An important characteristic is the ability to stabilize the body during a sharp movement by shortening the muscles. First of all, it should be noted that studies have repeatedly pointed to the differences in the anatomical structure of proximal leg muscles — the volume and length of muscle fibers are more noticeable when tested with sprinters (Bex et al., 2017; Aikawa et al., 2020). Nevertheless, the structure of the foot bones also has a significant effect on achieving faster speed characteristics. Although the nature of the cause-and-effect relationship between foot length and high performance is still unknown, Tanaka et al. (2017) show that long bones in the foot are advantageous for the athlete. In terms of muscular development of the arms, the limbs’ anatomy implies a low mass — this will help less effort to move the arms to stabilize the body.

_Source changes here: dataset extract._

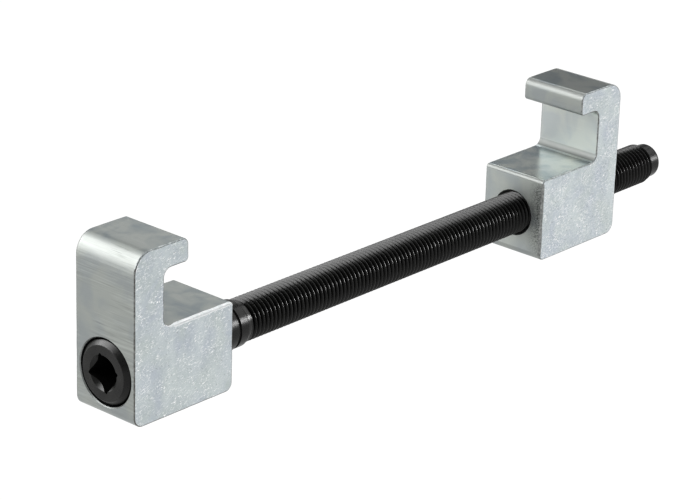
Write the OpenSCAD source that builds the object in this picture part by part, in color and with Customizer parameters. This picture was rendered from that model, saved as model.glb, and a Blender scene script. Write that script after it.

An athlete with large muscle volume, long legs, and low body weight will use more energy to achieve high speeds. Thus, the athlete breathes more actively while running, allowing their heart to pump more blood. Moreover, during the race, lactate production begins to exceed its neutralization rate, which is characterized by the activation of the anaerobic energy generation process (Mangini & Fábrica, 2016). For example, elite athletes have an increased content of lactate or lactate degradation products in their biochemical blood analysis.
Conclusion
It is known that anatomical factors play an essential role in achieving the high results of sprinters. Research on this issue is continuing, but the determinants of an effective race are already apparent. Typically, these include developed muscles, lack of excess weight, higher height at higher step frequencies, good blood circulation, and increased lactate levels in the blood. In general, these indicators do not rule out winning an atypical athlete, but statistical studies show such an anatomical portrait of an elite sprinter.
References
Ae, M. (2017). Sprint Running: Running at Maximum Speed. In M. Bertram & S. Wolf (Eds.), Handbook of Human Motion (pp. 1-29). Springer.
Aikawa, Y., Murata, M., & Omi, N. (2020). Relationship of height, body mass, muscle mass, fat mass, and the percentage of fat with athletic performance in male Japanese college sprinters, distance athletes, jumpers, throwers, and decathletes. The Journal of Physical Fitness and Sports Medicine, 9(1), 7-14. Web.
Bex, T., Iannaccone, F., Stautemas, J., Baguet, A., De Beule, M., Verhegghe, B.,… & Derave, W. (2017). Discriminant musculo‐skeletal leg characteristics between sprint and endurance elite Caucasian runners. Scandinavian Journal of Medicine & Science in Sports, 27(3), 275-281. Web.
Blazevich, A. (2016). What makes a winning sprinter? The Conversation. Web.
Hennessy, L. (2017, January 12). Physical characteristics of sprinters and runners. Setanta College. Web.
Mangini, F. L., & Fábrica, G. (2016). Mechanical stiffness: a global parameter associated to elite sprinters performance. Revista Brasileira de Ciências do Esporte, 38(3), 303-309. Web.
Tanaka, T., Suga, T., Otsuka, M., Misaki, J., Miyake, Y., Kudo, S.,… & Isaka, T. (2017). Relationship between the length of the forefoot bones and performance in male sprinters. Scandinavian Journal of Medicine & Science in Sports, 27(12), 1673-1680. Web.
Tuttle, W. M. (2018). Relationship of maximal strength and relative stride length in sprinters (Publication No. 10840459) [Doctoral dissertation, Indiana State University].